----- Dataset excerpt
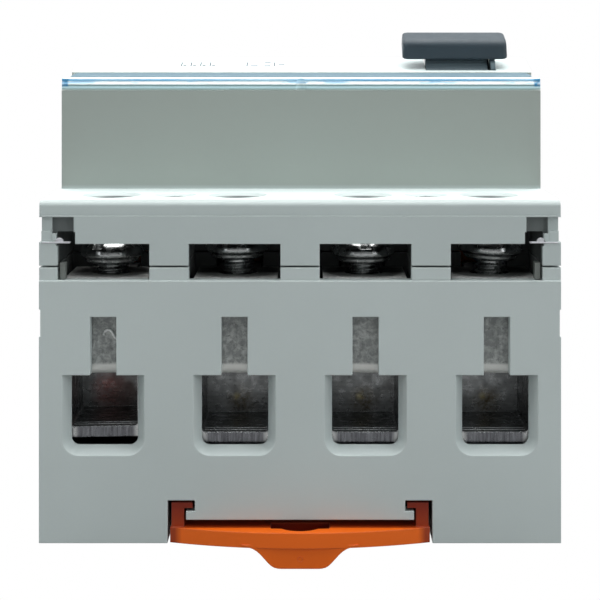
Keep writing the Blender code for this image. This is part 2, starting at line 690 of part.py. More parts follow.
# ---------------------------------------------------------------- rail latch
radius = (LATCH_HALF**2 + LATCH_SAG**2) / (2 * LATCH_SAG)
spread = math.degrees(math.asin(LATCH_HALF / radius))
front = arc(0, -HALF_D - LATCH_SAG + radius, radius, -90 - spread, -90 + spread, 12)
latch = outline(
    "rail_latch",
    [(LATCH_HALF, -18.2), (-LATCH_HALF, -18.2)] + front,
    "XY", -2.3, -0.24, PARTS, ORANGE,
)
# nose that reaches under the rail's edge
join(latch, outline(
    "latch_nose",
    [(-19.0, -2.3), (-16.2, -2.3), (-15.8, -1.9), (-15.8, -1.35), (-19.0, -1.35)],
    "YZ", -LATCH_HALF + 0.1, LATCH_HALF - 0.1,
))
for side in ENDS:
    join(latch, outline(
        f"latch_arm_{'left' if side < 0 else 'right'}",
        [(side * u, v) for u, v in (
            (17.5, -0.6), (17.5, 3.0), (14.6, 3.0), (14.6, 2.2), (15.8, 2.2), (15.8, -0.6)
        )],
        "XZ", -41.2, -27.0,
    ))
cut(latch, outline(
    "driver_slot",
    [(-4.0, -39.6), (4.0, -39.6), (4.0, -42.6), (2.2, -42.85), (0, -42.95), (-2.2, -42.85), (-4.0, -42.6)],
    "XY", -1.5, 1.0,
))
# the pull tab under the slot
join(latch, outline(
    "pull_tab",
    [(-7.2, -1.8), (-5.8, -2.6), (-3.1, -4.7), (-2.5, -5.1), (2.5, -5.1), (3.1, -4.7), (5.8, -2.6), (7.2, -1.8)],
    "XZ", -43.75, -42.3,
))
pivot(latch, 0, -HALF_D, -1.2)

for obj in PARTS.objects:
    if obj.type == "MESH":
        smooth(obj)
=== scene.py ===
"""Looks of the four-pole residual current device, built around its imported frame."""

import json
import math
import random

import bmesh
import bpy
from mathutils import Matrix

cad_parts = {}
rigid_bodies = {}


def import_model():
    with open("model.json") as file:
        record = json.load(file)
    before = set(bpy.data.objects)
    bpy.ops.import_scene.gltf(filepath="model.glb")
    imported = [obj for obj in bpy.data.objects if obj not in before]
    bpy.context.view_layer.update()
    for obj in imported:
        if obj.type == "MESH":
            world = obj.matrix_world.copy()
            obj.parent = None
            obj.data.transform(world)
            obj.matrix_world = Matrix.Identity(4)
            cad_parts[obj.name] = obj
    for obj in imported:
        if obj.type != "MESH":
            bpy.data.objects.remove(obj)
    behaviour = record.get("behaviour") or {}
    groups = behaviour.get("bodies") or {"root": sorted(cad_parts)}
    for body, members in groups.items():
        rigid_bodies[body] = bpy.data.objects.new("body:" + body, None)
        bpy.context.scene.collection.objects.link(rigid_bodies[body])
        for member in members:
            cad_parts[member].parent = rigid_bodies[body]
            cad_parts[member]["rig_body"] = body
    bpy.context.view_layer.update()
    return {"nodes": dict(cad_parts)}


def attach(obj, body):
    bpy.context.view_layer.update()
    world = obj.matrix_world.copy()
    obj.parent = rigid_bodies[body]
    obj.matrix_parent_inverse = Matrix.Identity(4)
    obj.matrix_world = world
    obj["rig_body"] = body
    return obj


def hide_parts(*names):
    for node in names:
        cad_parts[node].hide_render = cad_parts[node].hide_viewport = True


for thing in list(bpy.data.objects):
    bpy.data.objects.remove(thing, do_unlink=True)
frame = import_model()
NODES = frame["nodes"]
random.seed(7)

PARTS = bpy.data.collections.new("visual_pieces")
CUTTERS = bpy.data.collections.new("cutters")
for group in (PARTS, CUTTERS):
    bpy.context.scene.collection.children.link(group)
CUTTERS.hide_render = True

MM = 0.001

# Overall sizes of a four-module DIN-rail device
WIDTH = 71.0
HALF_W = WIDTH / 2
HALF_D = 41.5  # half of the 83 mm height of the case
NOSE_D = 22.5  # half of the 45 mm nose
BACK = -2.45  # back of the case, behind the rail's front plane
SPLIT_LOW, SPLIT_HIGH = 35.0, 35.25  # the parting line of base and cover
SHOULDER = 44.0
FACE_EDGE, FACE_STEP, FACE_TOP = 58.6, 61.1, 63.06

PITCH = 17.84
POLES = [(k - 1.5) * PITCH for k in range(4)]
SCREW_Y = 32.0

# Case walls and terminal bays
WALL = 2.0
BAY_HALF = 6.6
BAY_NEAR, BAY_FAR = 25.8, 39.5
BAY_FLOOR = 9.2
CAVITY_D = 24.4
CEILING = 42.3

# Openings in each end face
WINDOW_HALF, WINDOW_Z0, WINDOW_Z1 = 6.25, 33.27, 38.2
SLOT_HALF, SLOT_Z0, SLOT_Z1 = 1.78, 20.2, 28.29
ENTRY_OUTER = (11.2, 9.46, 2.3)  # width, lowest z, corner radius
ENTRY_INNER = (9.09, 10.54, 1.1)
ENTRY_TOP = 20.37

# Terminal clamp, M5
PLATE_Z0, PLATE_Z1 = 31.6, 33.1
SHELF_Z0, SHELF_Z1 = 19.9, 21.3
STRIP_Y = -7.2  # front of the bent conductor, from the screw's axis
CAGE_X, CAGE_WALL = 5.85, 1.2
CAGE_Y0, CAGE_Y1 = -6.9, 5.8
CAGE_Z0, CAGE_FLOOR, CAGE_ROOF, CAGE_Z1 = 10.6, 12.4, 22.4, 24.4
HEAD_Z, HEAD_R, SHANK_R = 35.15, 4.6, 2.4
SHANK_END = 22.3

# Toggle
TOGGLE_X, TOGGLE_Z = 24.6, 52.0
TOGGLE_R = 15.7
TOGGLE_TILT = math.radians(32.8)
CRANK_R = 4.15
PIN_R = 1.2

# Rail latch
LATCH_HALF = 17.65
LATCH_SAG = 2.8

# Test button
TEST_X, TEST_Y = -17.84, 17.2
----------
- Prompt: Reproduce every line above without error.

- Response:
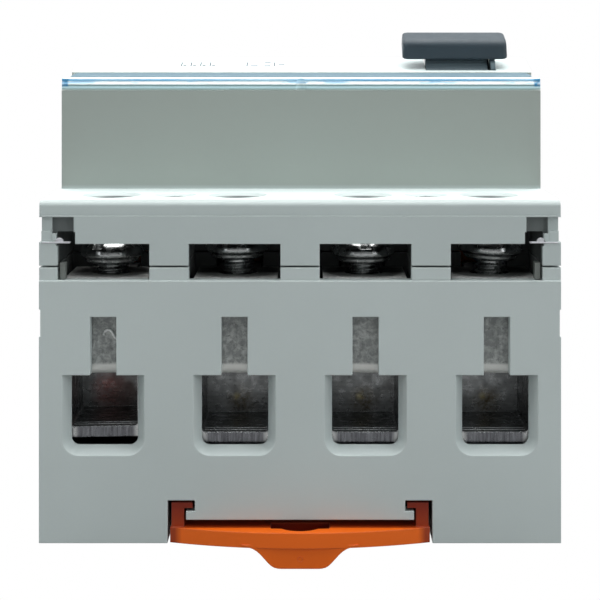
Keep writing the Blender code for this image. This is part 2, starting at line 690 of part.py. More parts follow.
# ---------------------------------------------------------------- rail latch
radius = (LATCH_HALF**2 + LATCH_SAG**2) / (2 * LATCH_SAG)
spread = math.degrees(math.asin(LATCH_HALF / radius))
front = arc(0, -HALF_D - LATCH_SAG + radius, radius, -90 - spread, -90 + spread, 12)
latch = outline(
    "rail_latch",
    [(LATCH_HALF, -18.2), (-LATCH_HALF, -18.2)] + front,
    "XY", -2.3, -0.24, PARTS, ORANGE,
)
# nose that reaches under the rail's edge
join(latch, outline(
    "latch_nose",
    [(-19.0, -2.3), (-16.2, -2.3), (-15.8, -1.9), (-15.8, -1.35), (-19.0, -1.35)],
    "YZ", -LATCH_HALF + 0.1, LATCH_HALF - 0.1,
))
for side in ENDS:
    join(latch, outline(
        f"latch_arm_{'left' if side < 0 else 'right'}",
        [(side * u, v) for u, v in (
            (17.5, -0.6), (17.5, 3.0), (14.6, 3.0), (14.6, 2.2), (15.8, 2.2), (15.8, -0.6)
        )],
        "XZ", -41.2, -27.0,
    ))
cut(latch, outline(
    "driver_slot",
    [(-4.0, -39.6), (4.0, -39.6), (4.0, -42.6), (2.2, -42.85), (0, -42.95), (-2.2, -42.85), (-4.0, -42.6)],
    "XY", -1.5, 1.0,
))
# the pull tab under the slot
join(latch, outline(
    "pull_tab",
    [(-7.2, -1.8), (-5.8, -2.6), (-3.1, -4.7), (-2.5, -5.1), (2.5, -5.1), (3.1, -4.7), (5.8, -2.6), (7.2, -1.8)],
    "XZ", -43.75, -42.3,
))
pivot(latch, 0, -HALF_D, -1.2)

for obj in PARTS.objects:
    if obj.type == "MESH":
        smooth(obj)
=== scene.py ===
"""Looks of the four-pole residual current device, built around its imported frame."""

import json
import math
import random

import bmesh
import bpy
from mathutils import Matrix

cad_parts = {}
rigid_bodies = {}


def import_model():
    with open("model.json") as file:
        record = json.load(file)
    before = set(bpy.data.objects)
    bpy.ops.import_scene.gltf(filepath="model.glb")
    imported = [obj for obj in bpy.data.objects if obj not in before]
    bpy.context.view_layer.update()
    for obj in imported:
        if obj.type == "MESH":
            world = obj.matrix_world.copy()
            obj.parent = None
            obj.data.transform(world)
            obj.matrix_world = Matrix.Identity(4)
            cad_parts[obj.name] = obj
    for obj in imported:
        if obj.type != "MESH":
            bpy.data.objects.remove(obj)
    behaviour = record.get("behaviour") or {}
    groups = behaviour.get("bodies") or {"root": sorted(cad_parts)}
    for body, members in groups.items():
        rigid_bodies[body] = bpy.data.objects.new("body:" + body, None)
        bpy.context.scene.collection.objects.link(rigid_bodies[body])
        for member in members:
            cad_parts[member].parent = rigid_bodies[body]
            cad_parts[member]["rig_body"] = body
    bpy.context.view_layer.update()
    return {"nodes": dict(cad_parts)}


def attach(obj, body):
    bpy.context.view_layer.update()
    world = obj.matrix_world.copy()
    obj.parent = rigid_bodies[body]
    obj.matrix_parent_inverse = Matrix.Identity(4)
    obj.matrix_world = world
    obj["rig_body"] = body
    return obj


def hide_parts(*names):
    for node in names:
        cad_parts[node].hide_render = cad_parts[node].hide_viewport = True


for thing in list(bpy.data.objects):
    bpy.data.objects.remove(thing, do_unlink=True)
frame = import_model()
NODES = frame["nodes"]
random.seed(7)

PARTS = bpy.data.collections.new("visual_pieces")
CUTTERS = bpy.data.collections.new("cutters")
for group in (PARTS, CUTTERS):
    bpy.context.scene.collection.children.link(group)
CUTTERS.hide_render = True

MM = 0.001

# Overall sizes of a four-module DIN-rail device
WIDTH = 71.0
HALF_W = WIDTH / 2
HALF_D = 41.5  # half of the 83 mm height of the case
NOSE_D = 22.5  # half of the 45 mm nose
BACK = -2.45  # back of the case, behind the rail's front plane
SPLIT_LOW, SPLIT_HIGH = 35.0, 35.25  # the parting line of base and cover
SHOULDER = 44.0
FACE_EDGE, FACE_STEP, FACE_TOP = 58.6, 61.1, 63.06

PITCH = 17.84
POLES = [(k - 1.5) * PITCH for k in range(4)]
SCREW_Y = 32.0

# Case walls and terminal bays
WALL = 2.0
BAY_HALF = 6.6
BAY_NEAR, BAY_FAR = 25.8, 39.5
BAY_FLOOR = 9.2
CAVITY_D = 24.4
CEILING = 42.3

# Openings in each end face
WINDOW_HALF, WINDOW_Z0, WINDOW_Z1 = 6.25, 33.27, 38.2
SLOT_HALF, SLOT_Z0, SLOT_Z1 = 1.78, 20.2, 28.29
ENTRY_OUTER = (11.2, 9.46, 2.3)  # width, lowest z, corner radius
ENTRY_INNER = (9.09, 10.54, 1.1)
ENTRY_TOP = 20.37

# Terminal clamp, M5
PLATE_Z0, PLATE_Z1 = 31.6, 33.1
SHELF_Z0, SHELF_Z1 = 19.9, 21.3
STRIP_Y = -7.2  # front of the bent conductor, from the screw's axis
CAGE_X, CAGE_WALL = 5.85, 1.2
CAGE_Y0, CAGE_Y1 = -6.9, 5.8
CAGE_Z0, CAGE_FLOOR, CAGE_ROOF, CAGE_Z1 = 10.6, 12.4, 22.4, 24.4
HEAD_Z, HEAD_R, SHANK_R = 35.15, 4.6, 2.4
SHANK_END = 22.3

# Toggle
TOGGLE_X, TOGGLE_Z = 24.6, 52.0
TOGGLE_R = 15.7
TOGGLE_TILT = math.radians(32.8)
CRANK_R = 4.15
PIN_R = 1.2

# Rail latch
LATCH_HALF = 17.65
LATCH_SAG = 2.8

# Test button
TEST_X, TEST_Y = -17.84, 17.2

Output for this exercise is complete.